━━━━━ MATERIAL PROVIDED
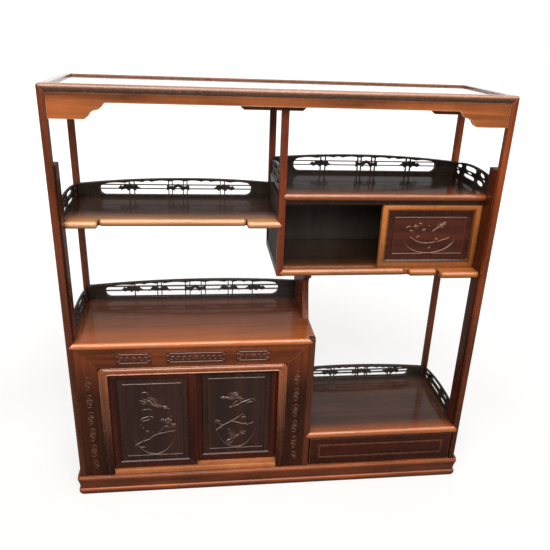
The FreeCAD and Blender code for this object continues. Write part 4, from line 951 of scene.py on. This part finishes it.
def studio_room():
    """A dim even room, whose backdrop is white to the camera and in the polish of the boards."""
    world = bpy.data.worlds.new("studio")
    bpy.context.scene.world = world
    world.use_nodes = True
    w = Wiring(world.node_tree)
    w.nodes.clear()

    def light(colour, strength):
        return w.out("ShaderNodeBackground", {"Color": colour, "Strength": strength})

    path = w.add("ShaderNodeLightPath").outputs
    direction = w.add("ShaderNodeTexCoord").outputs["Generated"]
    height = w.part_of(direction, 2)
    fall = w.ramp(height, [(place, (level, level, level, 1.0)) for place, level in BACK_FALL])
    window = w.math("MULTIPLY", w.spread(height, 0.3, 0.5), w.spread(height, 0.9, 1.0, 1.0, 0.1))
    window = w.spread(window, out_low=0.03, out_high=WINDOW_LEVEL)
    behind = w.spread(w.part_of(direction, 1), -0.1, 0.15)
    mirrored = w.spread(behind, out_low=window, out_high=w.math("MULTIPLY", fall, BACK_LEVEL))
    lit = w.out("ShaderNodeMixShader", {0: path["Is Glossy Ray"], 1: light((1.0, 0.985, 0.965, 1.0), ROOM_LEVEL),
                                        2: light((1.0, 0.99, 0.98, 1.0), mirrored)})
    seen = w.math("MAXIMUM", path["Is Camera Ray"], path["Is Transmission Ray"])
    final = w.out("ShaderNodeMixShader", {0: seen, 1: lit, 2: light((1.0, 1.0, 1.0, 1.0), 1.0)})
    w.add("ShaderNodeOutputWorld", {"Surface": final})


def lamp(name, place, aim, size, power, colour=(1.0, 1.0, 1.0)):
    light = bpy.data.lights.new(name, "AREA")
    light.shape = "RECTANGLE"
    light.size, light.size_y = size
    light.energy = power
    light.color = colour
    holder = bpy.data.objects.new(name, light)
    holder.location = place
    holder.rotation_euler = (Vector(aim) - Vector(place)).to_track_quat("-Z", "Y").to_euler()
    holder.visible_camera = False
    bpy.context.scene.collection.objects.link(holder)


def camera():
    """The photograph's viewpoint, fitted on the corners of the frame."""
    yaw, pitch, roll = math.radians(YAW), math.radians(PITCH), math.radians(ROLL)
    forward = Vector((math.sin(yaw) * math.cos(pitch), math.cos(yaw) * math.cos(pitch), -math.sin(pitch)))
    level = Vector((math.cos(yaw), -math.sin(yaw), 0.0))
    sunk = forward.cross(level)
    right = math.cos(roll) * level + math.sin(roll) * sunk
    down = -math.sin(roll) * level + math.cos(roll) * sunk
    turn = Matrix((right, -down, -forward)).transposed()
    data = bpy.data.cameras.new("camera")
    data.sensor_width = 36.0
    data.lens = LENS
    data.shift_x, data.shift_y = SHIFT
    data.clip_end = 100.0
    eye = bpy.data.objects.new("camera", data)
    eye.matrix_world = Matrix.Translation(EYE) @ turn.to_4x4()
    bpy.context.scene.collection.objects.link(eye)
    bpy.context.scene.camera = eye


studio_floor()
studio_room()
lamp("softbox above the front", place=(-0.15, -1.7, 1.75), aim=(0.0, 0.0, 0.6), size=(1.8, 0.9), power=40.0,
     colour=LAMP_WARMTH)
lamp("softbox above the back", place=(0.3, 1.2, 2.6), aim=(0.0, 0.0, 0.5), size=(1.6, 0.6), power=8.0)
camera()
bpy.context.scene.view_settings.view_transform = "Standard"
━━━━━━━━━━
» **OBJECTIVE**: Print the material once more, exactly.

» **REPLY**:
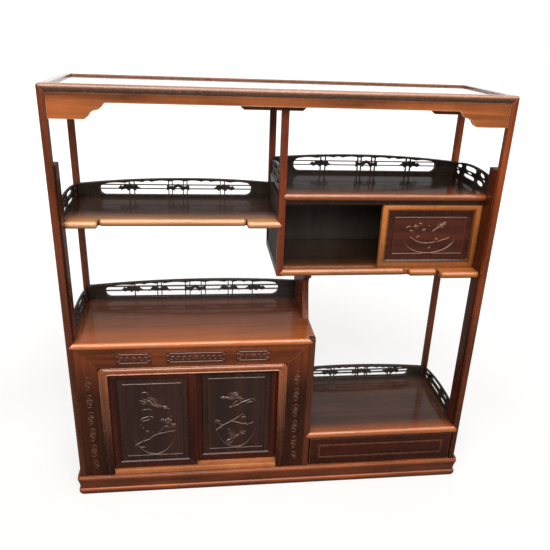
The FreeCAD and Blender code for this object continues. Write part 4, from line 951 of scene.py on. This part finishes it.
def studio_room():
    """A dim even room, whose backdrop is white to the camera and in the polish of the boards."""
    world = bpy.data.worlds.new("studio")
    bpy.context.scene.world = world
    world.use_nodes = True
    w = Wiring(world.node_tree)
    w.nodes.clear()

    def light(colour, strength):
        return w.out("ShaderNodeBackground", {"Color": colour, "Strength": strength})

    path = w.add("ShaderNodeLightPath").outputs
    direction = w.add("ShaderNodeTexCoord").outputs["Generated"]
    height = w.part_of(direction, 2)
    fall = w.ramp(height, [(place, (level, level, level, 1.0)) for place, level in BACK_FALL])
    window = w.math("MULTIPLY", w.spread(height, 0.3, 0.5), w.spread(height, 0.9, 1.0, 1.0, 0.1))
    window = w.spread(window, out_low=0.03, out_high=WINDOW_LEVEL)
    behind = w.spread(w.part_of(direction, 1), -0.1, 0.15)
    mirrored = w.spread(behind, out_low=window, out_high=w.math("MULTIPLY", fall, BACK_LEVEL))
    lit = w.out("ShaderNodeMixShader", {0: path["Is Glossy Ray"], 1: light((1.0, 0.985, 0.965, 1.0), ROOM_LEVEL),
                                        2: light((1.0, 0.99, 0.98, 1.0), mirrored)})
    seen = w.math("MAXIMUM", path["Is Camera Ray"], path["Is Transmission Ray"])
    final = w.out("ShaderNodeMixShader", {0: seen, 1: lit, 2: light((1.0, 1.0, 1.0, 1.0), 1.0)})
    w.add("ShaderNodeOutputWorld", {"Surface": final})


def lamp(name, place, aim, size, power, colour=(1.0, 1.0, 1.0)):
    light = bpy.data.lights.new(name, "AREA")
    light.shape = "RECTANGLE"
    light.size, light.size_y = size
    light.energy = power
    light.color = colour
    holder = bpy.data.objects.new(name, light)
    holder.location = place
    holder.rotation_euler = (Vector(aim) - Vector(place)).to_track_quat("-Z", "Y").to_euler()
    holder.visible_camera = False
    bpy.context.scene.collection.objects.link(holder)


def camera():
    """The photograph's viewpoint, fitted on the corners of the frame."""
    yaw, pitch, roll = math.radians(YAW), math.radians(PITCH), math.radians(ROLL)
    forward = Vector((math.sin(yaw) * math.cos(pitch), math.cos(yaw) * math.cos(pitch), -math.sin(pitch)))
    level = Vector((math.cos(yaw), -math.sin(yaw), 0.0))
    sunk = forward.cross(level)
    right = math.cos(roll) * level + math.sin(roll) * sunk
    down = -math.sin(roll) * level + math.cos(roll) * sunk
    turn = Matrix((right, -down, -forward)).transposed()
    data = bpy.data.cameras.new("camera")
    data.sensor_width = 36.0
    data.lens = LENS
    data.shift_x, data.shift_y = SHIFT
    data.clip_end = 100.0
    eye = bpy.data.objects.new("camera", data)
    eye.matrix_world = Matrix.Translation(EYE) @ turn.to_4x4()
    bpy.context.scene.collection.objects.link(eye)
    bpy.context.scene.camera = eye


studio_floor()
studio_room()
lamp("softbox above the front", place=(-0.15, -1.7, 1.75), aim=(0.0, 0.0, 0.6), size=(1.8, 0.9), power=40.0,
     colour=LAMP_WARMTH)
lamp("softbox above the back", place=(0.3, 1.2, 2.6), aim=(0.0, 0.0, 0.5), size=(1.6, 0.6), power=8.0)
camera()
bpy.context.scene.view_settings.view_transform = "Standard"